▸ EXERCISE REQUIREMENTS:
Set down exactly the lines in the records below that run from the line with "Reconstruct the object" to the line with "from FreeCAD import Vector", inclusive, and nothing more.

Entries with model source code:

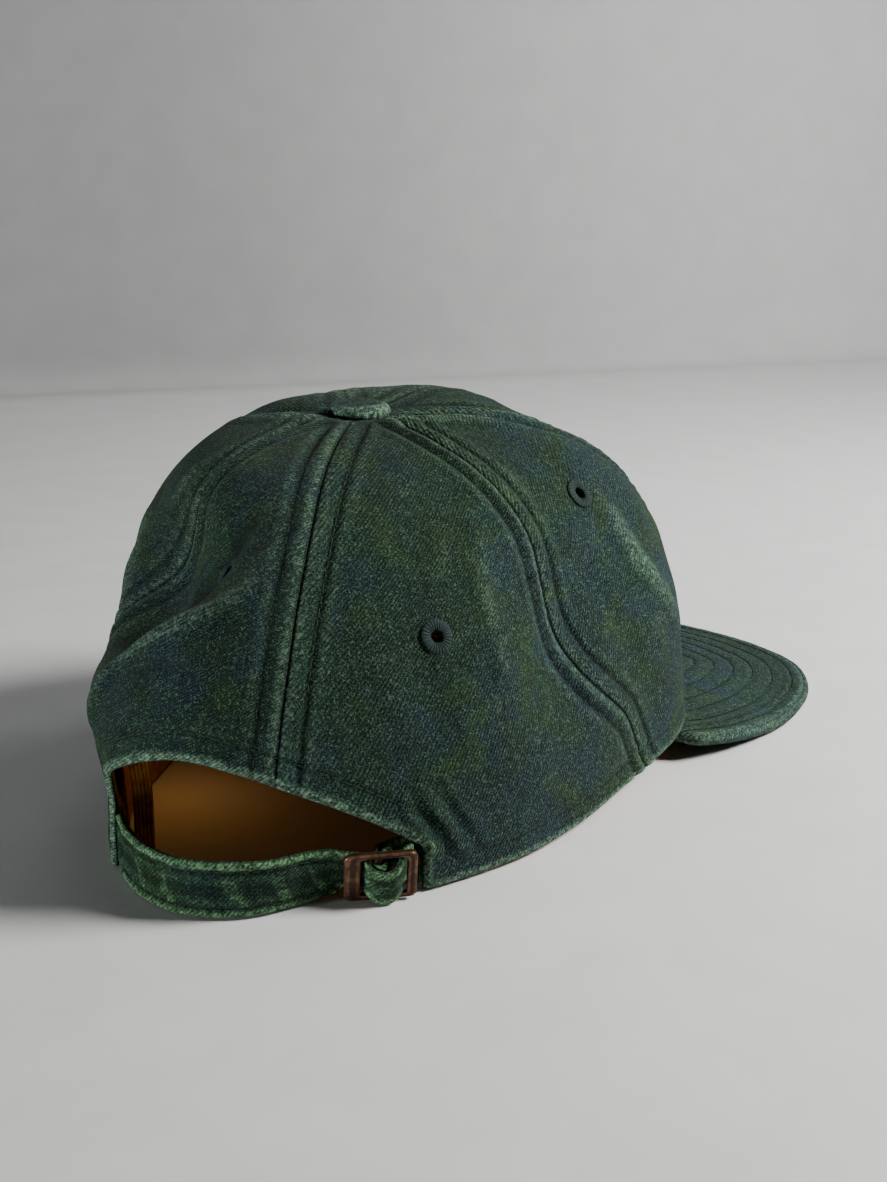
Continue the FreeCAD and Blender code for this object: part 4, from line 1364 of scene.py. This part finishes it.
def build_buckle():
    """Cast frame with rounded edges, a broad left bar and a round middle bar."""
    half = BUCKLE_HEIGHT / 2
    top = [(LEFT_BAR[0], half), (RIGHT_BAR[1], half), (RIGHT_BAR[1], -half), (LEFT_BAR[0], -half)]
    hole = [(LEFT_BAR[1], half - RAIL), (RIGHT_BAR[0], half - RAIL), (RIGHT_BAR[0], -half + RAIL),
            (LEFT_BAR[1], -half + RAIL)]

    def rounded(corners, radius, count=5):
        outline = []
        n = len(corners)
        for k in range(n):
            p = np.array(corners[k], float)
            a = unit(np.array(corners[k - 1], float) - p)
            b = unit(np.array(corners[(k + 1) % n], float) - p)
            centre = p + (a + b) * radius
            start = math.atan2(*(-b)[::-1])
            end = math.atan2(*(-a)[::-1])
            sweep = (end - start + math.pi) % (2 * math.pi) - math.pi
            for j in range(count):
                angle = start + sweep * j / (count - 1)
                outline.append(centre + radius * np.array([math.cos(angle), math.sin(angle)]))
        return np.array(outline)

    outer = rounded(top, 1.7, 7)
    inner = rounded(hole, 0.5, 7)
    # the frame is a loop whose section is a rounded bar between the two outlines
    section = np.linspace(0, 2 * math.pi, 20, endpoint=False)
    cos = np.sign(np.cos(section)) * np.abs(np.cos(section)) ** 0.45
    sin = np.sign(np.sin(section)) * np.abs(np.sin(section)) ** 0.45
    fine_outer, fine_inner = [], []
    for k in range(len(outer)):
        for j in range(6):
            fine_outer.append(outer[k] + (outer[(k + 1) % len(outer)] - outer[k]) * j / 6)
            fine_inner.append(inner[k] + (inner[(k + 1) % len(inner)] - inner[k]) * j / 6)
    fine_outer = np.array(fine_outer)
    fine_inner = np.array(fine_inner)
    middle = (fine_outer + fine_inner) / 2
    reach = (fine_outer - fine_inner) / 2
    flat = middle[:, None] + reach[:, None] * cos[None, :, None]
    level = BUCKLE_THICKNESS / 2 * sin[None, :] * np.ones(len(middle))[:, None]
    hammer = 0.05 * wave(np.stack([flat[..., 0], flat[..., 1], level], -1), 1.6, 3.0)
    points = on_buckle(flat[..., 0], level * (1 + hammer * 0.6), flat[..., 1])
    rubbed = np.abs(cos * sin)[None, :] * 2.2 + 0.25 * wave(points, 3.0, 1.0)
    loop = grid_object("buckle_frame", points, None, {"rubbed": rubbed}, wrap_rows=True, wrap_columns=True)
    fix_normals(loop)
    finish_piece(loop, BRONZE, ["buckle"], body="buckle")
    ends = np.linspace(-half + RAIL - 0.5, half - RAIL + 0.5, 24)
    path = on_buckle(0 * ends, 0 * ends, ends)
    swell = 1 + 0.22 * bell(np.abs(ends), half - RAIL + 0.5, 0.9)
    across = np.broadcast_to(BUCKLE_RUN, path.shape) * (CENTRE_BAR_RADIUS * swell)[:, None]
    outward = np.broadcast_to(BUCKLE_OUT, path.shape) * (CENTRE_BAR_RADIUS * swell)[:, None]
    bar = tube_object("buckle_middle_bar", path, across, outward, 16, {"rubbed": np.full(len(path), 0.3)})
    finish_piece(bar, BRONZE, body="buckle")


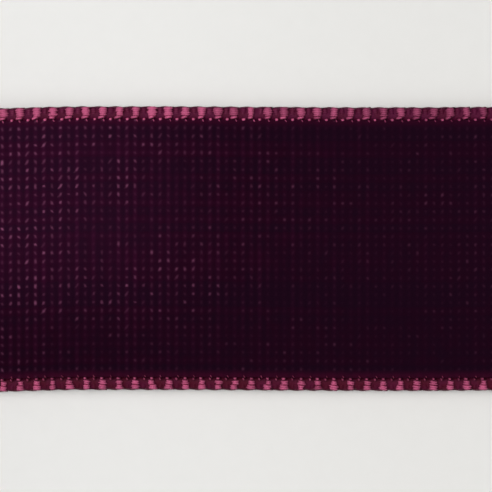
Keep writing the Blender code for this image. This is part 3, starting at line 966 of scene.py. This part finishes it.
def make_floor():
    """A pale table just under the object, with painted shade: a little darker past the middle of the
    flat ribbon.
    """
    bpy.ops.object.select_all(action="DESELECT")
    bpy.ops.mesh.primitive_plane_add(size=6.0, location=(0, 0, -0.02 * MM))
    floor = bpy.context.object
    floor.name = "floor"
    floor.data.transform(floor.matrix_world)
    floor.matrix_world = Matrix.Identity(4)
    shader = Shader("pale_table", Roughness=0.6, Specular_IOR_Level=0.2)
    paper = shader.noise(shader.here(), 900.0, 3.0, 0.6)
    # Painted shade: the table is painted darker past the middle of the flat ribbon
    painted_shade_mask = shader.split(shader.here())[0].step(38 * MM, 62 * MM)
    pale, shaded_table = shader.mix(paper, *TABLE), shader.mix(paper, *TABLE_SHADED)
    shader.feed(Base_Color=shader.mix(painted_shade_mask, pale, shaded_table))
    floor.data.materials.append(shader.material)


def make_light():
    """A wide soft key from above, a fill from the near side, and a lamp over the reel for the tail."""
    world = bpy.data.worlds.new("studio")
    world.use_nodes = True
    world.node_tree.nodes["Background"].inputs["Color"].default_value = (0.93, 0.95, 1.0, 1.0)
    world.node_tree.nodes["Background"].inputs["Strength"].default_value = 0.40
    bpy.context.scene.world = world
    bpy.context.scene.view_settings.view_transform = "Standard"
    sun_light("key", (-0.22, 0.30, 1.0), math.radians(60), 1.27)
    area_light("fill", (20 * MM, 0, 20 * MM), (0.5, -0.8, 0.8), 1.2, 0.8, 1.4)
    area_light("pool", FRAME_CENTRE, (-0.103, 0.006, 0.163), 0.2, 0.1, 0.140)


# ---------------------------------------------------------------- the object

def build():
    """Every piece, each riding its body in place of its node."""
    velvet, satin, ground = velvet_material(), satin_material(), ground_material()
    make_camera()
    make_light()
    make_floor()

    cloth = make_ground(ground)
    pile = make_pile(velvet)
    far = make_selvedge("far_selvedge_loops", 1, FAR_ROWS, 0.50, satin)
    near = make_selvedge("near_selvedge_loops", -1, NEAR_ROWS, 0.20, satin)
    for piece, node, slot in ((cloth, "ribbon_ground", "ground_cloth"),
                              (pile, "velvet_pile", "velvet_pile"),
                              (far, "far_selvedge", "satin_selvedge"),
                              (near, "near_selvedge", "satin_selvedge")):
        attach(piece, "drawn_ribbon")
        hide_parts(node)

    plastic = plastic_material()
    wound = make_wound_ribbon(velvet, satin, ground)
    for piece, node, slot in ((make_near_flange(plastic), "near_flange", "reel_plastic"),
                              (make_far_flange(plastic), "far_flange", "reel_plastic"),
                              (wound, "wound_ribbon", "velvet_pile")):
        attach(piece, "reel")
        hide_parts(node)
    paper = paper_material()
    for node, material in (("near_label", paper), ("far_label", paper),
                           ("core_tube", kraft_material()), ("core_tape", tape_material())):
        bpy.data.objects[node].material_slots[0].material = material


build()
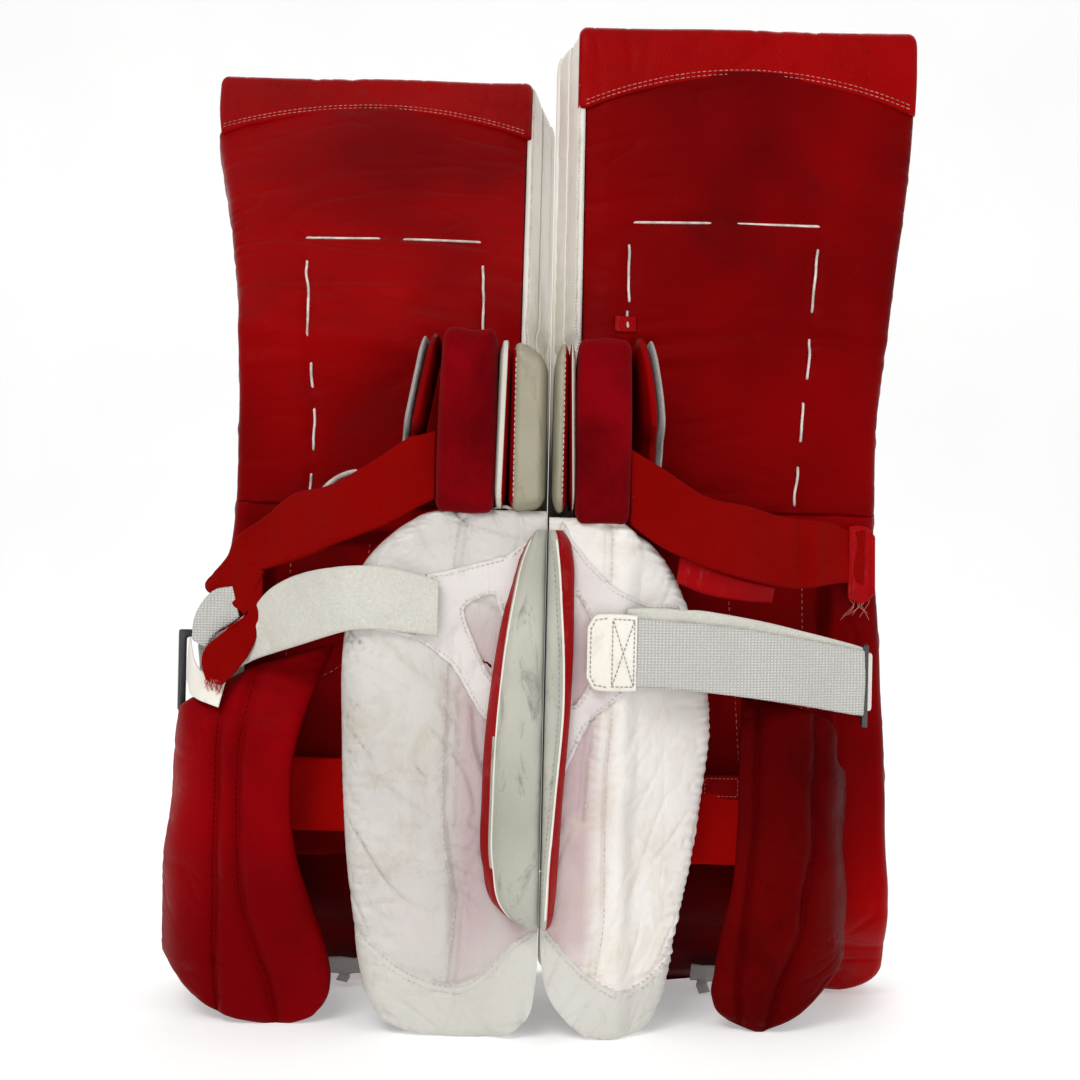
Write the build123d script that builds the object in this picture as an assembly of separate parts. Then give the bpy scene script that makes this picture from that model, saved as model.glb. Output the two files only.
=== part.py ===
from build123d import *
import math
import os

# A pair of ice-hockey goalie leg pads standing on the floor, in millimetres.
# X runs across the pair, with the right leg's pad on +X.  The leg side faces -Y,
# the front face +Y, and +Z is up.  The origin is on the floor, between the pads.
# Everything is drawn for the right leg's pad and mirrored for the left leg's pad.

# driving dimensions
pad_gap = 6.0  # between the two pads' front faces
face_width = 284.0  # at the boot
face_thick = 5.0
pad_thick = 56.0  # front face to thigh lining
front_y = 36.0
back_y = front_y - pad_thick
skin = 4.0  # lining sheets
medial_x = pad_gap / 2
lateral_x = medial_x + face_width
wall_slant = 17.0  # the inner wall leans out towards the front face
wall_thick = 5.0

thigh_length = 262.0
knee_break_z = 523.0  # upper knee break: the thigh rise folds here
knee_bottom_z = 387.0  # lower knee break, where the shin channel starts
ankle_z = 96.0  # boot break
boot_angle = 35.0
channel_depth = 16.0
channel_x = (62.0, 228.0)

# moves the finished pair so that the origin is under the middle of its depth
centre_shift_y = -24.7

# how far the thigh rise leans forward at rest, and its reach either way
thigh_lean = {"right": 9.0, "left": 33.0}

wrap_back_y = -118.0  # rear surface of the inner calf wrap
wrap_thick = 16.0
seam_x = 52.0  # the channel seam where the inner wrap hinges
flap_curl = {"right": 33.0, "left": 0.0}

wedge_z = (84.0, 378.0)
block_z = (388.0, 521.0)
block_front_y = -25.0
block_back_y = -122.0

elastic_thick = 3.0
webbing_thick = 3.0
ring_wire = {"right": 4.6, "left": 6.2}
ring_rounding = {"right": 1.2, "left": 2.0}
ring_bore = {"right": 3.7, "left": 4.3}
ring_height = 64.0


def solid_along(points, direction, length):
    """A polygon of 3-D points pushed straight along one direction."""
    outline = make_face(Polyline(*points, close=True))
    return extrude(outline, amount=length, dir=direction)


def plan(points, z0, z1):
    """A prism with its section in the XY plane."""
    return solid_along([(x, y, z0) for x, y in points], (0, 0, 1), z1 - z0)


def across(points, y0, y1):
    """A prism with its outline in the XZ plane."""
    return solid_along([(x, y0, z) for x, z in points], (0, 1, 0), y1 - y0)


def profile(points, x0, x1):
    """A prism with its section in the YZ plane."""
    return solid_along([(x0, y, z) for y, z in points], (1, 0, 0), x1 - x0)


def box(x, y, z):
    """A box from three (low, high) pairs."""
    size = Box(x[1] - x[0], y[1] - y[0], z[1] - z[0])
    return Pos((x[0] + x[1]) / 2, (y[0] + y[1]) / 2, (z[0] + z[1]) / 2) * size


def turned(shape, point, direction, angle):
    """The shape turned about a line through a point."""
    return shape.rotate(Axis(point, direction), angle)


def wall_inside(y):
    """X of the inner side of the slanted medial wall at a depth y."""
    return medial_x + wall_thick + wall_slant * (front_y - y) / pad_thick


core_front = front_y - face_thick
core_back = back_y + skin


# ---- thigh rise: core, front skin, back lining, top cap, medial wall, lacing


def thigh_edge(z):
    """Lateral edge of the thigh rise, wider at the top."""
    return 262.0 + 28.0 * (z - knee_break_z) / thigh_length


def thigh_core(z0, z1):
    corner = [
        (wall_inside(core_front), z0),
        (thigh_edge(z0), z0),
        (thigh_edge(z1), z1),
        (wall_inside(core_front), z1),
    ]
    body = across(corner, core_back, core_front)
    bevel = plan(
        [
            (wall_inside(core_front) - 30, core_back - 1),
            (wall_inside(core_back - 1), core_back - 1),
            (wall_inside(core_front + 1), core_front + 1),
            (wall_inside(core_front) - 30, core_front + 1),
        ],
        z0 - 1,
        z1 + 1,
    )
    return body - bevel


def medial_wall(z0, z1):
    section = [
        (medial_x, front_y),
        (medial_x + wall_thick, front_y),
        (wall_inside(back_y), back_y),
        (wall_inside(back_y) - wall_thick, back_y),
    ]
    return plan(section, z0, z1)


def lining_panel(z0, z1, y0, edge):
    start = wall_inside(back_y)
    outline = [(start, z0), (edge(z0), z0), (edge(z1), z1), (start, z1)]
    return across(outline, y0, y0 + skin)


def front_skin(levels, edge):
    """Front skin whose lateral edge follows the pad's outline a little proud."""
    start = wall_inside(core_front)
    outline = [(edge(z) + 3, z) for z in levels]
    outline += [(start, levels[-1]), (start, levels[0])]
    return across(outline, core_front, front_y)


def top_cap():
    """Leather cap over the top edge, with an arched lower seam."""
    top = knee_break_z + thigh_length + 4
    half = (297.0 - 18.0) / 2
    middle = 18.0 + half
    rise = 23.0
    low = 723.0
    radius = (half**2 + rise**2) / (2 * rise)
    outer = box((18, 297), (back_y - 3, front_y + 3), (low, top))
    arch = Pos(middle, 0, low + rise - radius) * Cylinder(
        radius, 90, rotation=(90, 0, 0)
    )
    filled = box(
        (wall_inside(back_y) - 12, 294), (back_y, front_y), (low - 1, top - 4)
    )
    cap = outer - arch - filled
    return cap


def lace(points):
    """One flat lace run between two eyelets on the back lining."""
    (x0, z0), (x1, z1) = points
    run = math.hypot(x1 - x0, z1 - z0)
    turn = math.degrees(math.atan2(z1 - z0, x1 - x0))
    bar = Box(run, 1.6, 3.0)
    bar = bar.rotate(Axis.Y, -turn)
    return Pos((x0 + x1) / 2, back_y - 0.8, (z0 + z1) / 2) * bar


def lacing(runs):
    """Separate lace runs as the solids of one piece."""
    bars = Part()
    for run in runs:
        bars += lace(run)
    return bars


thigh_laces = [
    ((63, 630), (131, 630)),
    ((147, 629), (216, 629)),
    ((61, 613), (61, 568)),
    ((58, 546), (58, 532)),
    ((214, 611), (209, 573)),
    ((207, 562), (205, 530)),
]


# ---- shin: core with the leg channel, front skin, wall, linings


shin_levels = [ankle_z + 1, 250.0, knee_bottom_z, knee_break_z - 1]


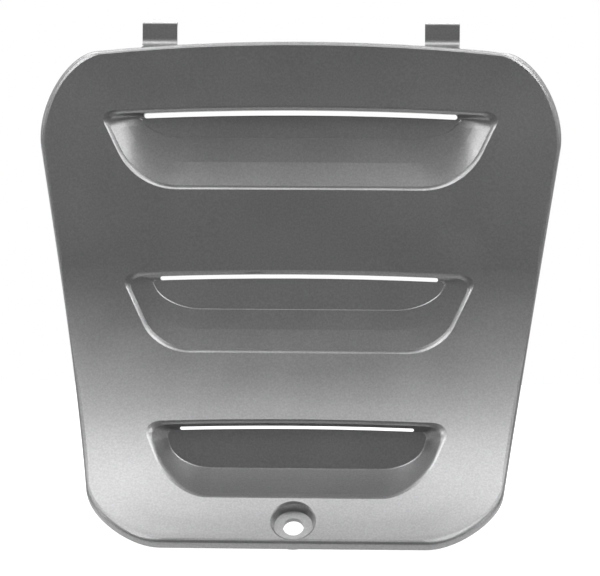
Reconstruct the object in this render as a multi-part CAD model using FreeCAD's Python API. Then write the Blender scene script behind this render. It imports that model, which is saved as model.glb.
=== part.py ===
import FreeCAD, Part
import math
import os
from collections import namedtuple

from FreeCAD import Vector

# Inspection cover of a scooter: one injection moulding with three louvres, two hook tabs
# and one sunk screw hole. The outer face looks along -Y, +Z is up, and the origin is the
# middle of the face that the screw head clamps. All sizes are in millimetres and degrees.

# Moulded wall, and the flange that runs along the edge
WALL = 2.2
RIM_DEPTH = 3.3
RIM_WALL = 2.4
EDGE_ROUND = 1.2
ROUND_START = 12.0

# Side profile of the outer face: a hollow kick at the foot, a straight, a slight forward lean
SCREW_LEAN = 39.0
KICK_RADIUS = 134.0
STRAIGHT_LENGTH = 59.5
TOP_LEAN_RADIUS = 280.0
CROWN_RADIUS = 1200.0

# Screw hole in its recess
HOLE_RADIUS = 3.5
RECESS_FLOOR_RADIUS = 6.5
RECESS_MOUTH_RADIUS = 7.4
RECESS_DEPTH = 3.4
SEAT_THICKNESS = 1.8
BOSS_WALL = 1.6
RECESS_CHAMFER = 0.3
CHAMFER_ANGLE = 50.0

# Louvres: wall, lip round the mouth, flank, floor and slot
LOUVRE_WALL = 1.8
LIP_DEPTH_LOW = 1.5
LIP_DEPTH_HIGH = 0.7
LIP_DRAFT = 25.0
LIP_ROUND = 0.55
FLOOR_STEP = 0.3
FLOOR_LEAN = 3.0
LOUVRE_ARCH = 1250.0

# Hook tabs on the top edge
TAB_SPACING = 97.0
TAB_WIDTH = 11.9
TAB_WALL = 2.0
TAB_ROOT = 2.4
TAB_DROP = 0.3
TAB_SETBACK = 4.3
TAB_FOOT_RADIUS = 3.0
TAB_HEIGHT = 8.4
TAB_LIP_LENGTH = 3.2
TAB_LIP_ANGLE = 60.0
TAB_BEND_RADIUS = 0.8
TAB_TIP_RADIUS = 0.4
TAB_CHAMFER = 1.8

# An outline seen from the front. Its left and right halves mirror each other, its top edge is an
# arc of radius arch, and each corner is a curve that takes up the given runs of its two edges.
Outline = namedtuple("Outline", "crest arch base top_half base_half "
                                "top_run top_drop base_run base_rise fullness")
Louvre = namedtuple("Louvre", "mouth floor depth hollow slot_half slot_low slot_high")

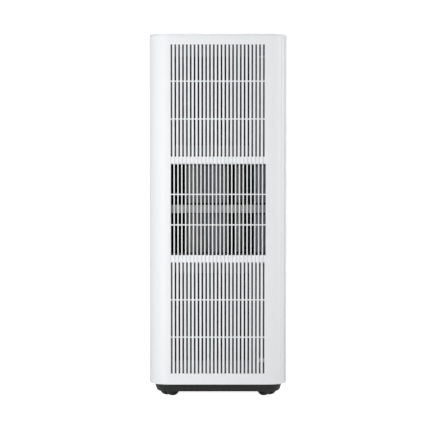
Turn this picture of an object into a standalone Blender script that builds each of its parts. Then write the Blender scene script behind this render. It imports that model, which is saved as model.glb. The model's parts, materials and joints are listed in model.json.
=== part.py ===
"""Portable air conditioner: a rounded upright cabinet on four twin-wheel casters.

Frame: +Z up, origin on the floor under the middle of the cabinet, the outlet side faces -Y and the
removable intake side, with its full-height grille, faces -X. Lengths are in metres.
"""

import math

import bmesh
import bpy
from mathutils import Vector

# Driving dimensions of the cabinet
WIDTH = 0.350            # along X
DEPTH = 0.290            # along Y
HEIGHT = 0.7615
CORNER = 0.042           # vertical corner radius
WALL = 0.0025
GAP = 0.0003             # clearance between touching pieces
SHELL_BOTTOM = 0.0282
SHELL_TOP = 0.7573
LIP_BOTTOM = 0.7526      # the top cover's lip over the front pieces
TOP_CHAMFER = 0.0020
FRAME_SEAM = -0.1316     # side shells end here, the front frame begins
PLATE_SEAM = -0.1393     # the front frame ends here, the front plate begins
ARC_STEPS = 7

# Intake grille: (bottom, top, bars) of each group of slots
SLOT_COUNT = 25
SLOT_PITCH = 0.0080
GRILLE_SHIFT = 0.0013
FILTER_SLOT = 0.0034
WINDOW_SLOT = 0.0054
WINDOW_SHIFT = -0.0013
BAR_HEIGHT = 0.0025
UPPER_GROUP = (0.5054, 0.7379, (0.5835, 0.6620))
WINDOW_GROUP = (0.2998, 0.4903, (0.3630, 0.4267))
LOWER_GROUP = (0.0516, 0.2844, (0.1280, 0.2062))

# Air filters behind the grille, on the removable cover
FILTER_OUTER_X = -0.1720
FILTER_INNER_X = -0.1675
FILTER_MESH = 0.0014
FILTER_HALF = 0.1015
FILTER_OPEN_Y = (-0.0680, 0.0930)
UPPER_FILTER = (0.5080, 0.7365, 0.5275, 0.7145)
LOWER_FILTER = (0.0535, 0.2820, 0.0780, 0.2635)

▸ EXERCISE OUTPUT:
Reconstruct the object in this render as a multi-part CAD model using FreeCAD's Python API. Then write the Blender scene script behind this render. It imports that model, which is saved as model.glb.
=== part.py ===
import FreeCAD, Part
import math
import os
from collections import namedtuple

from FreeCAD import Vector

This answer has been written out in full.